Monday, May. 05, 1930
Delicate Eagle
In deference to readers, The Eagle omits all gruesome details of this disaster.
Readers of the Brooklyn Daily Eagle Beheld this box over the Eagle's frontpage story of Ohio's prison holocaust early last week. The Eagle's account was by the Associated Press. The most gruesome detail (in a description of the deaths of over 300 men by fire) which the Eagle permitted itself to print was this: "Fire and smoke both claimed the lives of the convicts who perished."

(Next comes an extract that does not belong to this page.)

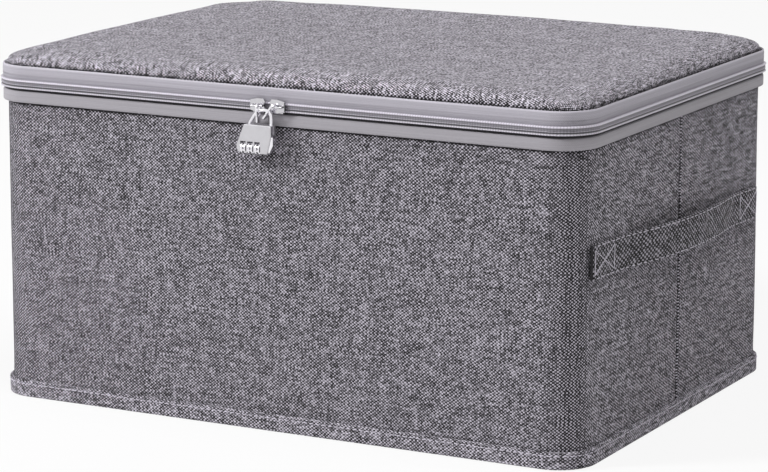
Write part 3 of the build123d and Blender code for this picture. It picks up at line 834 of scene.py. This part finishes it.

"Gruesome details" withheld by the Eagle from its readers, sent by the A. P. to all member-papers, included the following: "The field resembled a field of battle. . . . Groans and feeble cries came from the lips of the victims . . . shrieks of terror from men who were working over them came from the ground. Seared and blackened faces bespoke the futility of pondering over men who were already dead . . . dying men cried for the last rites of the Church. . . ."
Eagle-readers wondered if the Eagle's delicate deference were part of the new policy of Publisher Frank Ernest Gannett who bought the Eagle last year. Inquiry proved otherwise. Managing Editor Harris McCabe Crist said he had made the decision himself at the breakfast table after reading, and begging his wife not to read, first accounts of the catastrophe.